Look in the material below for the line with "body_shell();" and the line with "obj.matrix_parent_inverse = Matrix.Identity(4)", then set down exactly those two lines and all lines between, nothing more.

++++ Given data

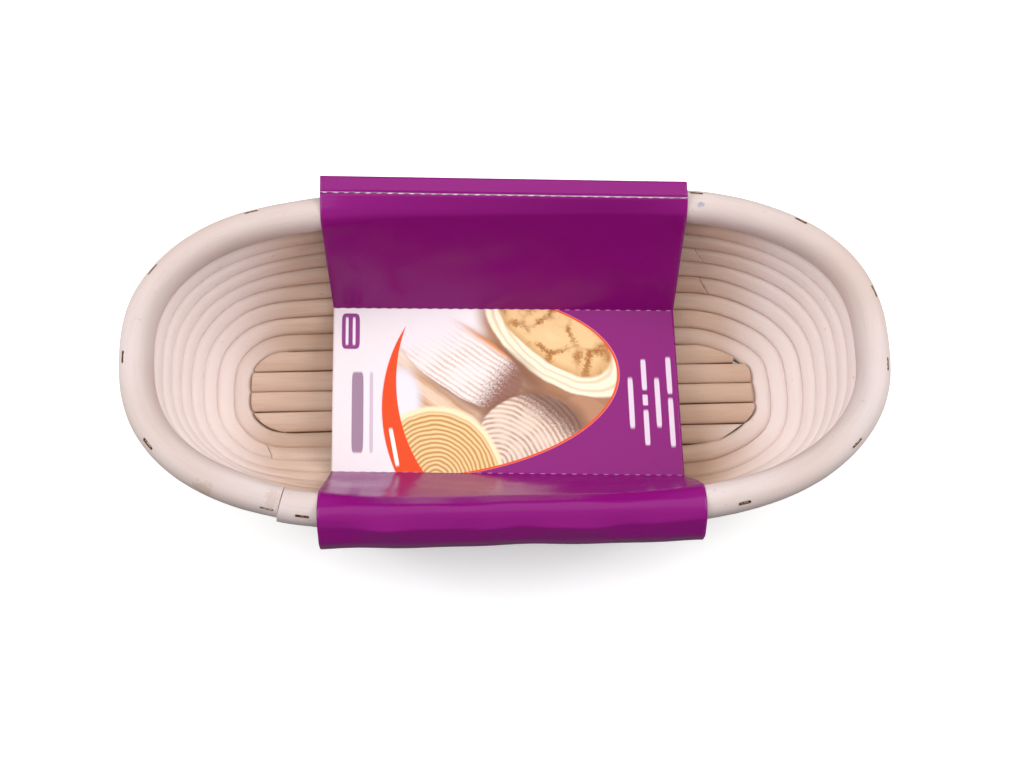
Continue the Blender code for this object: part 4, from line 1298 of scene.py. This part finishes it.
bpy.context.scene.view_settings.view_transform = "Standard"

ZENITH_LIGHT = 0.58
HORIZON_LIGHT = 0.12
world = bpy.data.worlds.new("studio")
bpy.context.scene.world = world
world.use_nodes = True
sky = world.node_tree
direction = node(sky, "ShaderNodeTexCoord").outputs["Generated"]
height = node(sky, "ShaderNodeSeparateXYZ", Vector=direction).outputs["Z"]
dome = node(sky, "ShaderNodeMapRange", Value=height)
for target, value in zip(dome.inputs[1:5], (0.0, 0.9, HORIZON_LIGHT, ZENITH_LIGHT)):
    target.default_value = value
seen = node(sky, "ShaderNodeLightPath").outputs["Is Camera Ray"]
backdrop = maths("MAXIMUM", dome.outputs[0], seen)
put(sky.nodes["Background"].inputs["Color"], (1.0, 1.0, 1.0, 1.0))
put(sky.nodes["Background"].inputs["Strength"], backdrop)

SOFTBOXES = (("left", (-0.95, 0.15, 0.75), 0.8, 9.0), ("right", (0.95, 0.15, 0.75), 0.8, 9.0),
             ("overhead", (0.0, 0.35, 1.10), 0.9, 3.0))
for side, place, size, power in SOFTBOXES:
    softbox_data = bpy.data.lights.new(side + "_softbox", "AREA")
    softbox_data.size = size
    softbox_data.energy = power
    softbox = add_object(side + "_softbox", softbox_data)
    softbox.location = place
    softbox.rotation_euler = (Vector((0, 0, 0.03)) - softbox.location).to_track_quat("-Z", "Y").to_euler()

TABLE_Z = -0.0004
table_mesh = bpy.data.meshes.new("table")
corners = ((-2, -2), (2, -2), (2, 2), (-2, 2))
table_mesh.from_pydata([(x, y, TABLE_Z) for x, y in corners], [], [(0, 1, 2, 3)])
table = add_object("table", table_mesh)
table_top, tree, shader = new_material("pale_table")
seen = node(tree, "ShaderNodeLightPath").outputs["Is Camera Ray"]
put_all(shader, Base_Color=mix_colour(seen, (0.22, 0.22, 0.22, 1.0), (0.97, 0.97, 0.97, 1.0)),
        Emission_Color=mix_colour(seen, (0.0, 0.0, 0.0, 1.0), (0.3, 0.3, 0.3, 1.0)),
        Emission_Strength=1.0, Roughness=0.9)
table_mesh.materials.append(table_top)
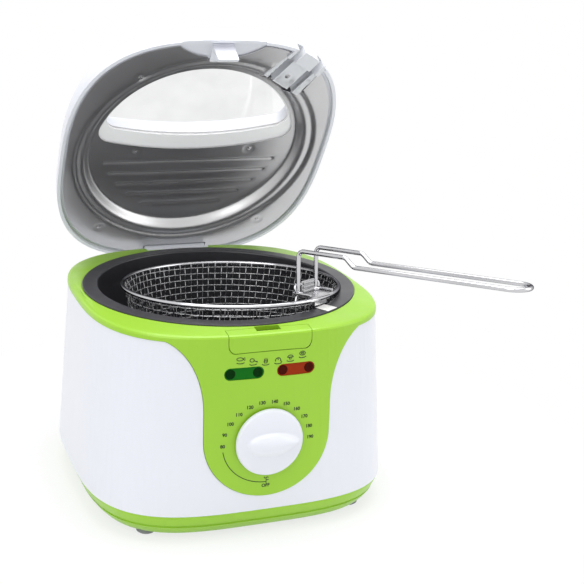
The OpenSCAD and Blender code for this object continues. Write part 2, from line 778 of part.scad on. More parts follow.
function rib_half(y) = sqrt(panel_r * panel_r - y * y) - 8.8 - 0.18 * y;
module lid_liner() {
    t = liner_t;
    color(steel) opened() difference() {
        union() {
            translate([0, 0, liner_z]) linear_extrude(height = t) difference() {
                liner_plan();
                circle(r = step_r);
            }
            rotate_extrude($fn = 120) polygon([[0, raised_z], [panel_r, raised_z],
                [panel_r + 1.4, raised_z - 1.4], [panel_r + 4.2, land_z + 0.8],
                [panel_r + 5, land_z], [step_r - 0.8, land_z], [step_r - 0.4, liner_z],
                [step_r, liner_z], [step_r, liner_z + t], [step_r, land_z + t],
                [panel_r + 5.4, land_z + t], [panel_r + 1.9, raised_z - 0.6],
                [panel_r + 0.4, raised_z + t], [0, raised_z + t]]);
        }
        window_prism(0, raised_z - 5, raised_z + 5, well_edge_y);
        // ribs pressed into the back half
        for (y = [16 : 11.7 : 63]) translate([0, y, raised_z - 1.9]) rotate([0, 90, 0])
            cylinder(r = 2.3, h = 2 * rib_half(y), center = true, $fn = 32);
        port_body(0.15, liner_z - 5);
        channels(bowl_r - 9);
        for (p = lid_screw_at) translate([p.x, p.y, liner_z - 1]) cylinder(r = 1.6, h = 4);
        for (p = panel_screw_at) translate([p.x, p.y, raised_z - 1]) cylinder(r = 1.6, h = 4);
        // notch for the catch
        box([-8.2, front_y, liner_z - 1], [8.2, catch_in_y + 0.6, land_z + 2]);
    }
}

glass_z = raised_z + liner_t + 1.6;
module window_gasket() {
    color([0.82, 0.83, 0.84]) opened() difference() {
        window_prism(2.9, raised_z + liner_t, glass_z + 3.4, well_edge_y);
        window_prism(-1.2, raised_z, glass_z + 5);
        window_prism(1.4, glass_z, glass_z + 3.2);
    }
}

module window_glass() {
    color([0.75, 0.8, 0.8, 0.4]) opened() window_prism(1.4, glass_z, glass_z + 3.2);
}

// Frame that lines the window's well from the dome down to the gasket
module window_frame() {
    color([0.88, 0.89, 0.92]) opened() intersection() {
        difference() {
            window_prism(2.9, glass_z + 3.4, dome_top);
            window_prism(0.7, glass_z, dome_top + 1);
        }
        loft([for (s = dome_steps) dome_ring(s, 0.4, 0.4)]);
    }
}

module handle_port() {
    color([0.8, 0.81, 0.83]) opened() difference() {
        intersection() {
            port_body(0, lid_rim_z + 0.3);
            loft([lid_ring(0.3, lid_rim_z - 1), lid_ring(0.3, lid_rim_z + 40)]);
        }
        // underside over the liner stays level with it
        along_handle() box([bowl_r - 9, -40, lid_rim_z - 1], [bowl_r + 19.5, 40, liner_z]);
        channels(bowl_r - 9);
        // pressed ribs on each side of the channels
        along_handle() {
            for (y = [-13.4, 17.2]) for (x = [bowl_r : 4.4 : bowl_r + 14])
                box([x, y - 1.9, liner_z - 1], [x + 2.6, y + 1.9, liner_z + 4]);
            for (y = [-3.6, 7.2]) box([bowl_r + 8, y - 1.6, liner_z - 1],
                [bowl_r + 17, y + 1.6, liner_z + 4]);
        }
        translate([lid_screw_at[1].x, lid_screw_at[1].y, 0]) {
            cylinder(r = 1.6, h = 300);
            cylinder(r = 4, h = liner_z + port_screw_up);
            translate([0, 0, liner_z + 4]) cylinder(r = 4.7, h = 60);
        }
    }
}

// Hook on the lid that snaps under the latch
catch_y = front_y + 5.85;
catch_in_y = 2.1 - step_r;
module lid_catch() {
    color([0.94, 0.95, 0.97]) opened() {
        box([-7.6, catch_y, rim_z - 12], [7.6, catch_y + 1.9, rim_z + 1]);
        box([-7.6, slot_front_y, rim_z + 0.4], [7.6, catch_in_y, liner_z + liner_t]);
        box([-7.6, catch_in_y - 4, rim_z + 1], [7.6, catch_in_y, liner_z + liner_t + 3]);
        rotate([90, 0, 90]) linear_extrude(height = 15.2, center = true)
            polygon([[catch_y, rim_z - 14.2], [catch_y + 1.4, rim_z - 14.2],
                [catch_y + 3.7, rim_z - 12.4], [catch_y + 3.7, rim_z - 12],
                [catch_y, rim_z - 12]]);
    }
}

module screw_head(t) {
    difference() {
        union() {
            translate([0, 0, -t]) cylinder(r1 = 2.6, r2 = 3.5, h = t);
            cylinder(r = 1.3, h = 6);
        }
        for (a = [0, 90]) rotate([0, 0, a + 20]) translate([-1.8, -0.4, -t - 1])
            cube([3.6, 0.8, 1.5]);
    }
}

module lid_screws() {
    color(steel) opened() {
        for (i = [0 : 3]) translate([lid_screw_at[i].x, lid_screw_at[i].y,
            liner_z + (i == 1 ? port_screw_up : 0)]) screw_head(0.8);
        for (p = panel_screw_at) translate([p.x, p.y, raised_z]) screw_head(1.3);
    }
}

// Dial, drawn about its own axis and turned onto -Y
shaft_r = 3;
knob_back_y = panel_front_y - 0.8;
module on_dial(y) { translate([0, y, dial_z]) rotate([90, 0, 0]) children(); }

module dial_knob() {
    r = dial_r;
    color(white) on_dial(knob_back_y) difference() {
        union() {
            rotate_extrude() polygon([[0, 0], [r - 0.3, 0], [r, 0.4], [r, 3.6], [r - 0.5, 4.6],
                [r - 2, 5.6], [r - 5, 6.8], [r - 9, 7.7], [r - 14, 8.2], [0, 8.4]]);
            // grip across the dial, pointed at both ends
            intersection() {
                linear_extrude(height = 18) intersection() {
                    translate([0, 27]) circle(r = 34.5);
                    translate([0, -27]) circle(r = 34.5);
                    circle(r = r - 1.2);
                }
                rotate_extrude() polygon([[0, 0], [r - 1.4, 0], [r - 1.4, 8], [r - 3, 11.4],
                    [r - 7, 13.6], [r - 14, 14.8], [0, 15.2]]);
            }
        }
        // hollow underside that clears the thermostat's neck, and the shaft's bore
        difference() {
            translate([0, 0, -1]) cylinder(r = r - 2, h = 4.6);
            translate([0, 0, -2]) cylinder(r = 6.6, h = 8);
        }
        translate([0, 0, -1]) cylinder(r = neck_r + 0.5, h = 3.9);
        translate([0, 0, -1]) cylinder(r = shaft_r, h = 12);
        // pointer groove at the grip's end
        translate([r - 8.4, -0.6, 11]) cube([8, 1.2, 6]);
    }
}

module dial_shaft() {
    color([0.85, 0.72, 0.4]) on_dial(stat_back_y - 3)
        cylinder(r = shaft_r, h = stat_back_y - 3 - knob_back_y + 10.5);
}

bar_back_y = front_y + 10.85;
module latch_button() {
    color(lime) difference() {
        union() {
            intersection() {
                union() {
                    difference() {
                        bezel_solid();
                        bezel_inside();
                    }
                    front_skin(lime_proud, lime_proud - skin);
                }
                latch_prism(0);
            }
            // cheeks with the pins
            for (s = [-1, 1]) translate([s * (latch_half - 1.5), 0, 0])
                box([-1.4, latch_pin_y - 2.2, latch_pin_z - 2.6],
                    [1.4, latch_back_y, edge_z - 0.4]);
            rod_x(latch_pin_r, -latch_half - 3.2, latch_half + 3.2, latch_pin_y, latch_pin_z);
            // arms and the bar that holds the lid's hook down
            for (s = [-1, 1]) translate([s * 10.6, 0, 0]) {
                box([-1.5, front_y + 3.65, rim_z - 12], [1.5, latch_back_y - 0.2, edge_z - 1.4]);
                box([-1.5, front_y + 6.25, rim_z - 12], [1.5, bar_back_y, rim_z - 7]);
            }
            box([-11.5, bar_back_y - 2.5, rim_z - 11.9], [11.5, bar_back_y, rim_z - 9]);
        }
        box([-slot_half, slot_front_y, rim_z - 8.8], [slot_half, slot_back_y, rim_z + 1]);
    }
}

module basket_place() {
    translate([7, -6.2, rim_z + 0.6]) rotate([-basket_lean, 0.57, 0]) children();
}

module basket_rim() {
    color(steel) basket_place() rotate_extrude($fn = 120) translate([basket_r, 0])
        circle(r = rim_wire / 2, $fn = 24);
}

basket_low_r = basket_r - 7.5;
mesh_t = 0.9;
module basket_mesh() {
    r = basket_r - rim_wire / 2;
    color([0.6, 0.6, 0.6]) basket_place() rotate_extrude($fn = 120) polygon([
        [0, -basket_depth], [basket_low_r - 5, -basket_depth],
        [basket_low_r - 1.5, -basket_depth + 1.5], [basket_low_r, -basket_depth + 5],
        [r, -rim_wire / 2], [r, 1], [r - mesh_t, 1], [r - mesh_t, -rim_wire / 2],
        [basket_low_r - mesh_t, -basket_depth + 5], [basket_low_r - 2.2, -basket_depth + 2.1],
        [basket_low_r - 5.2, -basket_depth + mesh_t], [0, -basket_depth + mesh_t]]);
}

// The basket's own frame, with x along the handle
leg_x = basket_r - 12.7;
leg_rise = handle_rise + 4;
module on_basket() {
    basket_place() rotate([0, 0, handle_turn]) translate([0, 1.9, 0]) children();
}

module rim_cutter(grow) {
    basket_place() rotate_extrude($fn = 120) translate([basket_r, 0])
        circle(r = rim_wire / 2 + grow, $fn = 24);
}

module basket_bracket() {
    top = rim_wire / 2;
    color([0.66, 0.66, 0.68]) difference() {
        on_basket() union() {
            // top plate that the handle's legs stand on
            box([leg_x - 2.6, -12.6, top], [basket_r + 1.4, 12.6, top + 1.2]);
            // lip outside the wall and pressed plate inside it
            box([basket_r - rim_wire / 2, -7.2, -4.6], [basket_r - 0.4, 7.2, 0.2]);
            box([leg_x + 5.4, -9, -15], [leg_x + 6.6, 9, top]);
            for (y = [-6 : 4 : 6]) translate([leg_x + 6.6, y, -13]) cylinder(r = 0.9, h = 13);
        }
        rim_cutter(0);
    }
}

module basket_eyes() {
    z = rim_wire / 2 + 2.3;
    color(steel) on_basket() for (s = [-1, 1]) {
        translate([leg_x, s * handle_gap / 2, z])
            rotate_extrude($fn = 32) translate([handle_wire_d / 2 + 1.1, 0])
                circle(r = 1.1, $fn = 16);
        rod_x(0.95, leg_x + 0.6, basket_r + 0.2, s * (handle_gap / 2 + handle_wire_d / 2 + 1.1), z);
    }
}

function arc3(cx, cz, r, a0, a1, y, n = 6) = [for (i = [0 : n]) let (a = a0 + (a1 - a0) * i / n)
    [cx + r * cos(a), y, cz + r * sin(a)]];
module basket_handle() {
    low = rim_wire / 2 + 1.2;
    bend = 5;
    jog = leg_x + 38.8;
    end_x = leg_x + handle_l;
    loop_r = handle_gap / 2;
    drop = 5.5;
    z2 = leg_rise - drop;
    rise = 0.0105;
    zl = z2 + (end_x - loop_r - jog - 6.3) * rise;
    half = concat(
        [[leg_x, loop_r, low], [leg_x, loop_r, leg_rise - bend]],
        arc3(leg_x + bend, leg_rise - bend, bend, 170, 90, loop_r, 5),
        [[jog - 1.6, loop_r, leg_rise], [jog + 0.4, loop_r, leg_rise - 0.6],
            [jog + 5.6, loop_r, z2 + 0.7], [jog + 7.6, loop_r, z2 + 0.03],
            [end_x - loop_r - 1, loop_r, zl]]);
    tip = [for (i = [0 : 12]) let (a = 90 - 180 * i / 12)
        [end_x - loop_r + loop_r * cos(a), loop_r * sin(a), zl]];
    other = [for (i = [len(half) - 1 : -1 : 0]) [half[i].x, -half[i].y, half[i].z]];
    color([0.75, 0.76, 0.78]) on_basket() wire(concat(half, tip, other), handle_wire_d,
        [1, 1, -1], 12);
}

body_shell();
top_bezel();
base_tray();
rubber_feet();
base_screws();
tie_posts();
fryer_bowl();
drain_rest();
heat_shield();
heater_plate();
heating_element();
element_clips();
element_insulators();
centre_stud();
stud_nut();
thermal_cutout();
thermostat();
thermostat_probe();
terminal_block();
green_lens();
red_lens();
neon_lamps();
cord_gland();
hinge_well();
hinge_pin();
lid_spring();
latch_spring();
lid_shell();
lid_liner();
window_frame();
window_glass();
window_gasket();
handle_port();
lid_catch();
lid_screws();
dial_knob();
dial_shaft();
latch_button();
basket_rim();
basket_mesh();
basket_bracket();
basket_eyes();
basket_handle();
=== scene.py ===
"""Studio scene of the mini deep fryer: its pieces, finishes, lights and camera. Metres."""
import json
import math

import bmesh
import bpy
from mathutils import Matrix, Vector, geometry
from mathutils.bvhtree import BVHTree


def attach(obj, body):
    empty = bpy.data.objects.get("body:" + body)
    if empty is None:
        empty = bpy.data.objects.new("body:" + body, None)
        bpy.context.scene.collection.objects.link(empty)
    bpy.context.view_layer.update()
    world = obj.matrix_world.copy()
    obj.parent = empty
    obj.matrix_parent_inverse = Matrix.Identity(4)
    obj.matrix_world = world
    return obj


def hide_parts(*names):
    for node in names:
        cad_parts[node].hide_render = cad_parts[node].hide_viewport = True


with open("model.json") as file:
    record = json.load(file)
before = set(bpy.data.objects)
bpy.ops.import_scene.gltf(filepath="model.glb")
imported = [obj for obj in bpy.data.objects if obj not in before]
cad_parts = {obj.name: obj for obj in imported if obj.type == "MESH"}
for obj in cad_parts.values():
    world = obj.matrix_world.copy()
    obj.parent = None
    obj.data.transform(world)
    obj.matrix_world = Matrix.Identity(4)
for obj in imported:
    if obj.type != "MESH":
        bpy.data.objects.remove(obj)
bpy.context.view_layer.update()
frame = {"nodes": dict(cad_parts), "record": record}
nodes = frame["nodes"]

MM = 0.001
scene = bpy.context.scene


# ---------------------------------------------------------------- shader groups
def new_group(name, inputs, outputs):
    """An empty shader group with its inputs [(name, kind, value)] and outputs [(name, kind)]."""
    g = bpy.data.node_groups.new(name, "ShaderNodeTree")
    for label, kind, value in inputs:
        socket = g.interface.new_socket(label, in_out="INPUT", socket_type=kind)
        socket.default_value = (*value, 1) if kind == "NodeSocketColor" else value
    for label, kind in outputs:
        g.interface.new_socket(label, in_out="OUTPUT", socket_type=kind)
    return g, g.nodes.new("NodeGroupInput").outputs, g.nodes.new("NodeGroupOutput").inputs


def feed(t, socket, value):
    """Gives a socket a number or joins another socket to it."""
    if isinstance(value, (int, float)):
        socket.default_value = value
    else:
        t.links.new(value, socket)


def calc(t, kind, a, b=None):
    """A Math node on numbers or sockets."""
    n = t.nodes.new("ShaderNodeMath")
    n.operation = kind
    feed(t, n.inputs[0], a)
    if b is not None:
        feed(t, n.inputs[1], b)
    return n.outputs[0]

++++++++

Worked answer:
body_shell();
top_bezel();
base_tray();
rubber_feet();
base_screws();
tie_posts();
fryer_bowl();
drain_rest();
heat_shield();
heater_plate();
heating_element();
element_clips();
element_insulators();
centre_stud();
stud_nut();
thermal_cutout();
thermostat();
thermostat_probe();
terminal_block();
green_lens();
red_lens();
neon_lamps();
cord_gland();
hinge_well();
hinge_pin();
lid_spring();
latch_spring();
lid_shell();
lid_liner();
window_frame();
window_glass();
window_gasket();
handle_port();
lid_catch();
lid_screws();
dial_knob();
dial_shaft();
latch_button();
basket_rim();
basket_mesh();
basket_bracket();
basket_eyes();
basket_handle();
=== scene.py ===
"""Studio scene of the mini deep fryer: its pieces, finishes, lights and camera. Metres."""
import json
import math

import bmesh
import bpy
from mathutils import Matrix, Vector, geometry
from mathutils.bvhtree import BVHTree


def attach(obj, body):
    empty = bpy.data.objects.get("body:" + body)
    if empty is None:
        empty = bpy.data.objects.new("body:" + body, None)
        bpy.context.scene.collection.objects.link(empty)
    bpy.context.view_layer.update()
    world = obj.matrix_world.copy()
    obj.parent = empty
    obj.matrix_parent_inverse = Matrix.Identity(4)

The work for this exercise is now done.